Short exercise
Quote, without change, all of the lines that follow.

[START Source data]

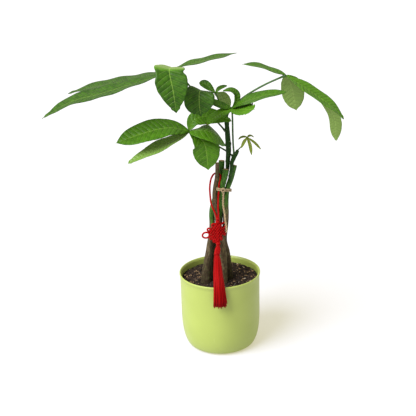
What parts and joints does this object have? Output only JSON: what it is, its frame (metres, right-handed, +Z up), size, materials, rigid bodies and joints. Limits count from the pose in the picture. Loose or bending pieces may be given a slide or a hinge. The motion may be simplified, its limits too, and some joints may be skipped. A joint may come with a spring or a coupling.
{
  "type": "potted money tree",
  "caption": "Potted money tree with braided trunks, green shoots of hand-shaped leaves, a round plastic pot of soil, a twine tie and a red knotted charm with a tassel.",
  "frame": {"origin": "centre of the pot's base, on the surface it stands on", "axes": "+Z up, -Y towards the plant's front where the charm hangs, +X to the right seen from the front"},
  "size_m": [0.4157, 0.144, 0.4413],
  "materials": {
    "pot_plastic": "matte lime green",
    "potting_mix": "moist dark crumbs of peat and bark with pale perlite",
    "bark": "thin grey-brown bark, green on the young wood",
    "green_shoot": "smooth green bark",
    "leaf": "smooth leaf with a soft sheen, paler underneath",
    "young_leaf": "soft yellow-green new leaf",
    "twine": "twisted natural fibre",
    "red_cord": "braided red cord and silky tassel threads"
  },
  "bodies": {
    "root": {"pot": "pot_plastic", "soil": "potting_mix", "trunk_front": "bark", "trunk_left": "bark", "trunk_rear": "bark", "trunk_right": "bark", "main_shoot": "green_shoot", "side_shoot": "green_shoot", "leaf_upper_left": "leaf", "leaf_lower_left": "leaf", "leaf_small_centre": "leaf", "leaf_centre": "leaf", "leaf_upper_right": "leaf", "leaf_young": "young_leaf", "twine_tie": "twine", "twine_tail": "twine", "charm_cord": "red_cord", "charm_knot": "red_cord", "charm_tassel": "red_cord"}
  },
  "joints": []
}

[END Source data]

Task response
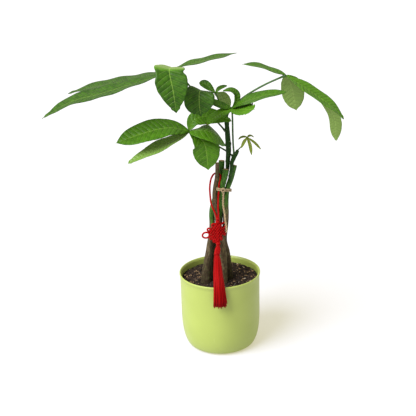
What parts and joints does this object have? Output only JSON: what it is, its frame (metres, right-handed, +Z up), size, materials, rigid bodies and joints. Limits count from the pose in the picture. Loose or bending pieces may be given a slide or a hinge. The motion may be simplified, its limits too, and some joints may be skipped. A joint may come with a spring or a coupling.
{
  "type": "potted money tree",
  "caption": "Potted money tree with braided trunks, green shoots of hand-shaped leaves, a round plastic pot of soil, a twine tie and a red knotted charm with a tassel.",
  "frame": {"origin": "centre of the pot's base, on the surface it stands on", "axes": "+Z up, -Y towards the plant's front where the charm hangs, +X to the right seen from the front"},
  "size_m": [0.4157, 0.144, 0.4413],
  "materials": {
    "pot_plastic": "matte lime green",
    "potting_mix": "moist dark crumbs of peat and bark with pale perlite",
    "bark": "thin grey-brown bark, green on the young wood",
    "green_shoot": "smooth green bark",
    "leaf": "smooth leaf with a soft sheen, paler underneath",
    "young_leaf": "soft yellow-green new leaf",
    "twine": "twisted natural fibre",
    "red_cord": "braided red cord and silky tassel threads"
  },
  "bodies": {
    "root": {"pot": "pot_plastic", "soil": "potting_mix", "trunk_front": "bark", "trunk_left": "bark", "trunk_rear": "bark", "trunk_right": "bark", "main_shoot": "green_shoot", "side_shoot": "green_shoot", "leaf_upper_left": "leaf", "leaf_lower_left": "leaf", "leaf_small_centre": "leaf", "leaf_centre": "leaf", "leaf_upper_right": "leaf", "leaf_young": "young_leaf", "twine_tie": "twine", "twine_tail": "twine", "charm_cord": "red_cord", "charm_knot": "red_cord", "charm_tassel": "red_cord"}
  },
  "joints": []
}